7.4 The Buyer retains the copyright to data, files and graphic logos provided by the Buyer and grants GASP Creative the right to publish and use such material. The Buyer must obtain permission and rights to use any information or files that are copyrighted by a third party. The Buyer shall guarantee that all such permissions and authorities have been obtained. Evidence of permissions and authorities may be requested.


8. General

8.1 These terms constitute the entire agreement between the parties and supersede all previous representations, understandings or agreements. Payment of the deposit or fee constitutes agreement to and acceptance of these Terms and Conditions. Payment online is also an acceptance of our Terms and Conditions.


8.2 No failure or delay by either party in exercising any of its rights under these terms shall be deemed to be a waiver of that right.


8.3 Nothing in these terms confers any rights on any person pursuant to the Contracts (Rights of Third Parties) Act 1999. Accordingly, the rights under these terms cannot be assigned without the express written consent of all the parties hereto.

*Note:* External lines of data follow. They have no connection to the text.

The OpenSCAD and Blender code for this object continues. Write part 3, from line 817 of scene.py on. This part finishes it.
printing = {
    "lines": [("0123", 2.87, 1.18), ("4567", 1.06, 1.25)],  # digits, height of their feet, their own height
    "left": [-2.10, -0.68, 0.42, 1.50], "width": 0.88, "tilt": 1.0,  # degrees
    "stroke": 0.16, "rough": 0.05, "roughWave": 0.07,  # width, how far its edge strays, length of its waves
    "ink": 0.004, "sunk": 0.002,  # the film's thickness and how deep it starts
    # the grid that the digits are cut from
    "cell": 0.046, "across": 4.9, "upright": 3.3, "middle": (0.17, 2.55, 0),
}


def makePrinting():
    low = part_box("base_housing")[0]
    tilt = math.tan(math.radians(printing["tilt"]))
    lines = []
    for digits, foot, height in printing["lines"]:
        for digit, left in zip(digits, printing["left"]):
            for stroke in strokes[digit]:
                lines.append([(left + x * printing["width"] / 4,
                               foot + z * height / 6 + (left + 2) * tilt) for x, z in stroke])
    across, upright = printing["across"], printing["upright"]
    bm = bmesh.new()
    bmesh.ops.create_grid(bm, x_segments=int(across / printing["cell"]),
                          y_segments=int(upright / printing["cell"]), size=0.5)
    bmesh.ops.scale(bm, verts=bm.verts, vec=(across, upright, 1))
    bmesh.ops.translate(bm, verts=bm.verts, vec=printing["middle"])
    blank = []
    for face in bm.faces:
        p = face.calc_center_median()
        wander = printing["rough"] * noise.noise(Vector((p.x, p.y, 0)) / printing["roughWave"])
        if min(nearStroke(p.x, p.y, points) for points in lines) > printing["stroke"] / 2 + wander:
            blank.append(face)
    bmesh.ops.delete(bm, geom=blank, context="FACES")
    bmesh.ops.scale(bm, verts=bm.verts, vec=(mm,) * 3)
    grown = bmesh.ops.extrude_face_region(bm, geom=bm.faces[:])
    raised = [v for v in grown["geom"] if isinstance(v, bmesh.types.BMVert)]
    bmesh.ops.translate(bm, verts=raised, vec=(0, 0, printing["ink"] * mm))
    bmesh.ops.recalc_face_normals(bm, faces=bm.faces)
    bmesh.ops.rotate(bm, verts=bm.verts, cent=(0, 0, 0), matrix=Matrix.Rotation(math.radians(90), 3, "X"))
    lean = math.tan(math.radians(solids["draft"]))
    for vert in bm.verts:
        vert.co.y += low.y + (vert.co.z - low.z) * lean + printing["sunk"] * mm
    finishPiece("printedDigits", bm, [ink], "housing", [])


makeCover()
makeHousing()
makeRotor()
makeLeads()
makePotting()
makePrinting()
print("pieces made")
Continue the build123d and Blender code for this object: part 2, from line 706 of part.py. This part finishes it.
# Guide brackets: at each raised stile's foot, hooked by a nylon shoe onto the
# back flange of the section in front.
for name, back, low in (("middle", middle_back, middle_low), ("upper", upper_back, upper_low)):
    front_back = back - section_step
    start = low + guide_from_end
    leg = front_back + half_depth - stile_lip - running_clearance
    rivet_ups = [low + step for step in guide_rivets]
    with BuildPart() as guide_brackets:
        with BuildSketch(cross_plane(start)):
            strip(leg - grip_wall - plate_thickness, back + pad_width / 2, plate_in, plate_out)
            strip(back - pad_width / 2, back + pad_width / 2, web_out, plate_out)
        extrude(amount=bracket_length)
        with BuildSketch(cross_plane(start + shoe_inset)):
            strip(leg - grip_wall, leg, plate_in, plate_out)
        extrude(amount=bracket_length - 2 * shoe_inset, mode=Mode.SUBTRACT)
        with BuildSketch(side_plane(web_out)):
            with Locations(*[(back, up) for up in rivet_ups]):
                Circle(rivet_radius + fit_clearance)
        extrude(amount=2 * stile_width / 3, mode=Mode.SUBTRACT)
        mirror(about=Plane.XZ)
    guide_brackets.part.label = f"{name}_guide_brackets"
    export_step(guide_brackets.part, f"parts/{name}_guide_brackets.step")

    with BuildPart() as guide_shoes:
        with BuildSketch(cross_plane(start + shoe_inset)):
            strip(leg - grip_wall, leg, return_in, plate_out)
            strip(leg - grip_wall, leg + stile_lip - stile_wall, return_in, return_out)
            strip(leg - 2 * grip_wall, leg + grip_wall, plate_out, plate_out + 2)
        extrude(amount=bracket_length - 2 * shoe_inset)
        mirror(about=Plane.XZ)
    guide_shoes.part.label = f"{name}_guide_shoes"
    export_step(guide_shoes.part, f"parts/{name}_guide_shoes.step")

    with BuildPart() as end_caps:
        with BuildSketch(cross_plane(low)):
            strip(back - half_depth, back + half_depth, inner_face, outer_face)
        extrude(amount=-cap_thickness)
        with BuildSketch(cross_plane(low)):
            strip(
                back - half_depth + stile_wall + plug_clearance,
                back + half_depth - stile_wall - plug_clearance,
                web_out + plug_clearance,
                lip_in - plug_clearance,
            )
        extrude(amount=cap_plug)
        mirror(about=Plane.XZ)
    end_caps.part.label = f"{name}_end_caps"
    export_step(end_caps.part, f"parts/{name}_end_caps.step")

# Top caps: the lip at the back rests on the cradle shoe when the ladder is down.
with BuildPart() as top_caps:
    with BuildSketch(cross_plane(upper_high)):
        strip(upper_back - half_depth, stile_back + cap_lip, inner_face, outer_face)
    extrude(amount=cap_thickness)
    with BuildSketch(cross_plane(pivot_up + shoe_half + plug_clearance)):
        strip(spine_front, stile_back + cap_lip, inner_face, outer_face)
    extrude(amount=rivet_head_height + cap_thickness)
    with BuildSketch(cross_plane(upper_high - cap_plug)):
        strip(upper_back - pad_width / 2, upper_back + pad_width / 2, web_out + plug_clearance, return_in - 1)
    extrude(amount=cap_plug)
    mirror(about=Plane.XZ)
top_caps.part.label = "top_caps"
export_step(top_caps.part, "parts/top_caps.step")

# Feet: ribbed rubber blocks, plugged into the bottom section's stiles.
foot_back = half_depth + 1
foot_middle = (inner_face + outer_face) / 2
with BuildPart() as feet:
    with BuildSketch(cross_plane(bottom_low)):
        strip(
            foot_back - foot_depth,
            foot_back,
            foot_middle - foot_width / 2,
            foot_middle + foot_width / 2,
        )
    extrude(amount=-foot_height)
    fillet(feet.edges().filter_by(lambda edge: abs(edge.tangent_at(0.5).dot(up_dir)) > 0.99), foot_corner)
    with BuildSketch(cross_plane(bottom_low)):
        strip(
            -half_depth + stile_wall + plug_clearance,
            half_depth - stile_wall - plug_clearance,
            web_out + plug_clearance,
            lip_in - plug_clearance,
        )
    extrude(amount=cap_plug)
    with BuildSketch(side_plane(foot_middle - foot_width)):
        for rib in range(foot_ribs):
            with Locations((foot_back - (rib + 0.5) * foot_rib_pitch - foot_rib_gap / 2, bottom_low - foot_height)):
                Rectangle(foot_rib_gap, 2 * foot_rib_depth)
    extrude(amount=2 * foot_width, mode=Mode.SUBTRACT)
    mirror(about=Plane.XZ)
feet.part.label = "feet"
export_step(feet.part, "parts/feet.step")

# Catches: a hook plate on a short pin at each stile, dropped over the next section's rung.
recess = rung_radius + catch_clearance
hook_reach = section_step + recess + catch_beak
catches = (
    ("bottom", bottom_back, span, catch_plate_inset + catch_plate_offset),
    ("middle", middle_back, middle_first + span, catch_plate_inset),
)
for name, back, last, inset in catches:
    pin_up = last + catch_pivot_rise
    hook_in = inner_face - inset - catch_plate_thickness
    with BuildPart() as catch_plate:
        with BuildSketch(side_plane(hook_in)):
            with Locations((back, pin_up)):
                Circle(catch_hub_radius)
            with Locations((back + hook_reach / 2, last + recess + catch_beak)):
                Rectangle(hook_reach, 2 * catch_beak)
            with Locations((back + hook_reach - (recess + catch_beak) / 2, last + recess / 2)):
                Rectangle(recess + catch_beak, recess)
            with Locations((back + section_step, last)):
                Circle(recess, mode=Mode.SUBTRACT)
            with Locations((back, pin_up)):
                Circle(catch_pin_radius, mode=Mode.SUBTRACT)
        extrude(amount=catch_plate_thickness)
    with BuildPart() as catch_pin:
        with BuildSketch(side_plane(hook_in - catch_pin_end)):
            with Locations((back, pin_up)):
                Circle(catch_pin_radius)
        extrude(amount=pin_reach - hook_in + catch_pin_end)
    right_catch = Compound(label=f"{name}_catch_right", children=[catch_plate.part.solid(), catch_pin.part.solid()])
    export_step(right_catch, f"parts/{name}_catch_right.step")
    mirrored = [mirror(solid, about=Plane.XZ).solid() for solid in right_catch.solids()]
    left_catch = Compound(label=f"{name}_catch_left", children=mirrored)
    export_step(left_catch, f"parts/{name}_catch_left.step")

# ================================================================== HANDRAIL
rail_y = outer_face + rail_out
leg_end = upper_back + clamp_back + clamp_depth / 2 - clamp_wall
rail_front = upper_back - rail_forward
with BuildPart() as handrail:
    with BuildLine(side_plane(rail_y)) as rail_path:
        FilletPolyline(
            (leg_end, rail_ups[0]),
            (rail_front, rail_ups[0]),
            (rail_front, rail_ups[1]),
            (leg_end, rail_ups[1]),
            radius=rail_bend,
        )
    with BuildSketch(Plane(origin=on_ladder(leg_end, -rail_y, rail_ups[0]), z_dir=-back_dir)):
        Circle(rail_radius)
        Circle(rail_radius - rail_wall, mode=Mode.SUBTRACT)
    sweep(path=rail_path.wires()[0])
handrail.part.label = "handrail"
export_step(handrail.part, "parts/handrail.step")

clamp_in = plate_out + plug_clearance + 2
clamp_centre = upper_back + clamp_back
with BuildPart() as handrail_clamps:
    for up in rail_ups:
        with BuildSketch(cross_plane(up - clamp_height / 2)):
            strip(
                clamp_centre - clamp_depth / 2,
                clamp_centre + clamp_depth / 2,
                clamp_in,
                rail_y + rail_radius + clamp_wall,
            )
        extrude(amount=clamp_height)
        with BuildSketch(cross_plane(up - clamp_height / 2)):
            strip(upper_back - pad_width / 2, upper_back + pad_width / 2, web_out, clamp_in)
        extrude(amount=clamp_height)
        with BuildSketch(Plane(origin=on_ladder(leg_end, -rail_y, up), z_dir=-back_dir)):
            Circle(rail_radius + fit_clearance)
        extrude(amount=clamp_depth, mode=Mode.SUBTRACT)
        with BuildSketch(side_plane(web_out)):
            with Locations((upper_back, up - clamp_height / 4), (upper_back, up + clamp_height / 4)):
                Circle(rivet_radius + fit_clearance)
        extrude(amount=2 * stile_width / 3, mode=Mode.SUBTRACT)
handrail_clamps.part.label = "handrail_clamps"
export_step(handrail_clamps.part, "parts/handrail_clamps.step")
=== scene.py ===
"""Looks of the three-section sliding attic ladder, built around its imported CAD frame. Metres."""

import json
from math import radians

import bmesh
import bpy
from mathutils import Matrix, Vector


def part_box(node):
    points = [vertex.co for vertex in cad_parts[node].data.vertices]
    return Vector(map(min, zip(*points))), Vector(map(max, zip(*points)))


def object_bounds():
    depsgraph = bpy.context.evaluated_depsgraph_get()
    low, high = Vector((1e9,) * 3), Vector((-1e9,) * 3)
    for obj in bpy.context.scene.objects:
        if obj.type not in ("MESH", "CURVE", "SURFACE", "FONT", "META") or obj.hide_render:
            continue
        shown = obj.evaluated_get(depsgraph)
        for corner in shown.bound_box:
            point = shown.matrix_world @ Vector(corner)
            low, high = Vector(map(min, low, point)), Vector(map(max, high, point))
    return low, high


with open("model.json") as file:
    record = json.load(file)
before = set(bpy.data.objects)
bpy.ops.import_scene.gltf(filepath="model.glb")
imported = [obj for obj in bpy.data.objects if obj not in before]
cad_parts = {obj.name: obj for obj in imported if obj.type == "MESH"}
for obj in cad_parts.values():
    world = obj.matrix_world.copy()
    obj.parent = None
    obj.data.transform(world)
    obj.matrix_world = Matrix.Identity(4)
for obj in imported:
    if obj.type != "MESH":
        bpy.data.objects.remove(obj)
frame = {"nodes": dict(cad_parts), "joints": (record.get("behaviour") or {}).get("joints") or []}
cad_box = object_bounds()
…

8.4 Disputes - any disputes concerning these terms or any of them shall be resolved by mutual agreement within 21 days and in default of which shall be referred to a mediator appointed by [INSERT]. The cost of such mediation to be borne equally by the Parties.

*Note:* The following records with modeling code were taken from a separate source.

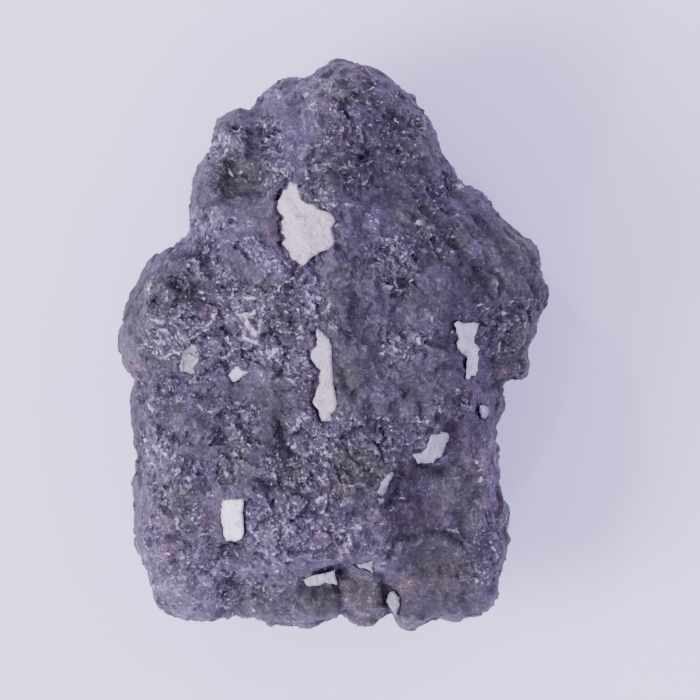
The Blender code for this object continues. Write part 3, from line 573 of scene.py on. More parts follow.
def drawn_relief(p):
    """The ridges, furrows, lobes and pale strokes that are placed one by one on the front."""
    h = np.zeros(len(p))
    front = np.where(p[:, 2] > -50)[0]
    q = p[front]
    fade = smooth_step(-50, -15, q[:, 2])
    wander = q[:, :2] + 2.2 * np.stack([swell(q, 9.0, 151), swell(q, 9.0, 152)], 1)
    for line, width, height in RIDGES:
        h[front] += height * fade * np.exp(-(from_line(wander, line) / width) ** 2 * 1.4)
    for line, width, depth in FURROWS:
        h[front] -= depth * fade * np.exp(-(from_line(wander, line) / width) ** 2 * 1.4)
    for x, y, rx, ry, turn, height in LOBES:
        d = np.sqrt(((q[:, 0] - x) / rx) ** 2 + ((q[:, 1] - y) / ry) ** 2)
        h[front] += height * fade * np.sqrt(np.clip(1 - d * d, 0, 1))
    blade = np.zeros(len(p))
    slight = q[:, :2] + 0.9 * np.stack([swell(q, 5.0, 153), swell(q, 5.0, 154)], 1)
    for x0, y0, x1, y1, width, strength in STROKES:
        near = np.where((np.abs(slight[:, 0] - (x0 + x1) / 2) < 24) & (np.abs(slight[:, 1] - (y0 + y1) / 2) < 24))[0]
        d = from_line(slight[near], ((x0, y0), (x1, y1)))
        g = strength * (1 - smooth_step(width * 0.20, width * 0.75 + 0.9, d)) * fade[near]
        blade[front[near]] = np.maximum(blade[front[near]], g)
    return h, blade


def ball_grid(n):
    """The points of a cube's six gridded faces, joined along its edges, with each face's table of points."""
    line = np.arange(n + 1)
    sheets = []
    for axis, side, flip in ((0, 0, 1), (0, 1, 0), (1, 0, 0), (1, 1, 1), (2, 0, 1), (2, 1, 0)):
        u, v = np.meshgrid(line, line, indexing="ij")
        if flip:
            u, v = v, u
        p = np.zeros((n + 1, n + 1, 3), int)
        p[..., axis] = side * n
        p[..., (axis + 1) % 3] = u
        p[..., (axis + 2) % 3] = v
        sheets.append(p)
    flat = np.concatenate([s.reshape(-1, 3) for s in sheets])
    points, index = np.unique(flat, axis=0, return_inverse=True)
    return points, index.reshape(6, n + 1, n + 1)


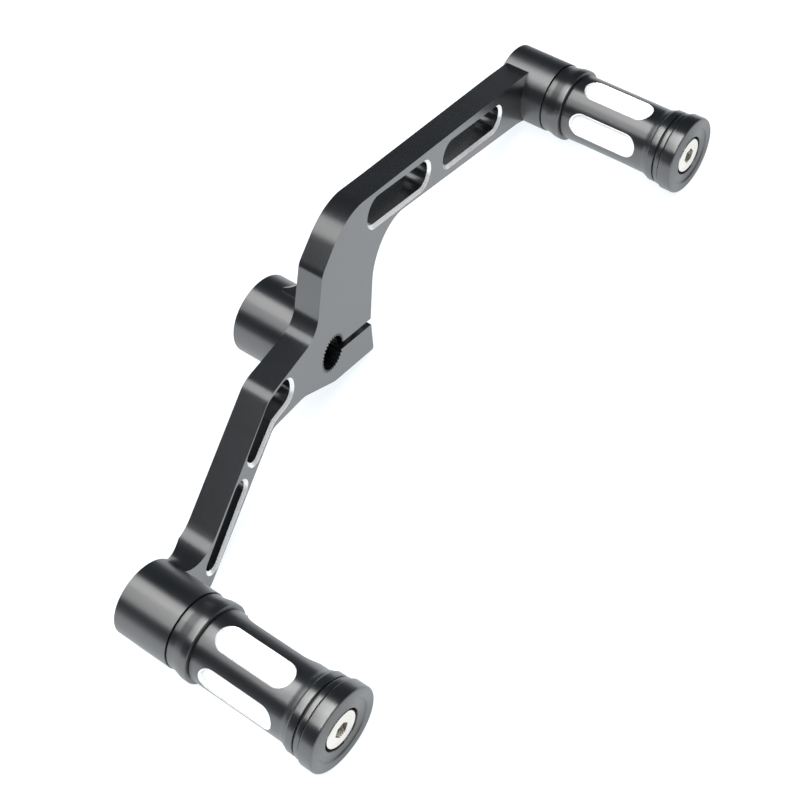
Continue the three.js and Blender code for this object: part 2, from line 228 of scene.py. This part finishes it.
def rounded(corners, step=5):
    """Points of a closed outline from corners (x, z, fillet radius)."""
    points = []
    for i, (x, z, radius) in enumerate(corners):
        corner = Vector((x, z))
        if not radius:
            points.append(corner)
            continue
        before = (Vector(corners[i - 1][:2]) - corner).normalized()
        after = (Vector(corners[(i + 1) % len(corners)][:2]) - corner).normalized()
        opening = before.angle(after)
        centre = corner + (before + after).normalized() * radius / math.sin(opening / 2)
        start = corner + before * radius / math.tan(opening / 2) - centre
        cross = before.x * after.y - before.y * after.x
        turn = -math.copysign(math.pi - opening, cross)
        steps = max(2, round(abs(math.degrees(turn)) / step))
        for k in range(steps + 1):
            points.append(centre + Matrix.Rotation(turn * k / steps, 2) @ start)
    return points


def stadium(start, end, radius, steps=30):
    """A slot outline with round ends about the two centres."""
    start, end = Vector(start), Vector(end)
    heading = math.atan2(end.y - start.y, end.x - start.x)
    points = []
    for centre, first in ((end, heading - math.pi / 2), (start, heading + math.pi / 2)):
        for k in range(steps + 1):
            turn = first + math.pi * k / steps
            points.append(centre + Vector((math.cos(turn), math.sin(turn))) * radius)
    return points


def offset(points, distance):
    """The closed outline moved outward by distance."""
    area = sum(a.x * b.y - b.x * a.y for a, b in zip(points, points[1:] + points[:1]))
    side = math.copysign(distance, area)
    moved = []
    for i, point in enumerate(points):
        before = (point - points[i - 1]).normalized()
        after = (points[(i + 1) % len(points)] - point).normalized()
        along = (before + after).normalized()
        reach = side / max(0.4, along.dot(before))
        moved.append(point + Vector((along.y, -along.x)) * reach)
    return moved


def mesh_object(name, vertices, faces, material):
    mesh = bpy.data.meshes.new(name)
    mesh.from_pydata([Vector(v) * MM for v in vertices], [], faces)
    mesh.materials.append(material)
    tidy = bmesh.new()
    tidy.from_mesh(mesh)
    bmesh.ops.remove_doubles(tidy, verts=tidy.verts, dist=1e-7)
    bmesh.ops.recalc_face_normals(tidy, faces=tidy.faces)
    tidy.to_mesh(mesh)
    tidy.free()
    made = bpy.data.objects.new(name, mesh)
    bpy.context.scene.collection.objects.link(made)
    return made


def loft(name, rings, material):
    """A closed solid through equal rings of points, capped at both ends."""
    size = len(rings[0])
    vertices = [p for ring in rings for p in ring]
    faces = []
    for k in range(len(rings) - 1):
        for i in range(size):
            j = (i + 1) % size
            faces.append((k * size + i, k * size + j, (k + 1) * size + j, (k + 1) * size + i))
    faces.append(tuple(range(size)))
    faces.append(tuple(range((len(rings) - 1) * size, len(rings) * size)))
    return mesh_object(name, vertices, faces, material)


def swept_loft(name, layers, material=milled_black):
    """A solid through (outline, y) layers in XZ planes, leaned inboard along the arm."""
    rings = [[(p.x, y + SWEEP * p.x, p.y) for p in outline] for outline, y in layers]
    return loft(name, rings, material)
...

8.5 Design Credit – a link to GASP Creative will appear in either small type or a small graphic at the bottom of the Buyer’s website. If a graphic is used, it will be designed to fit on with the overall site design. The Buyer also agrees that the product and/or services developed for the Buyer may be used in the Seller’s portfolio and marketing activity.


8.7 Post Launch Alterations - GASP Creative cannot accept responsibility for any alterations caused by the Buyer or another third party once the product and/r service is live and the Buyer has been granted access to update their own product and/or services. Such alterations include, but are not limited to additions, modifications or deletions.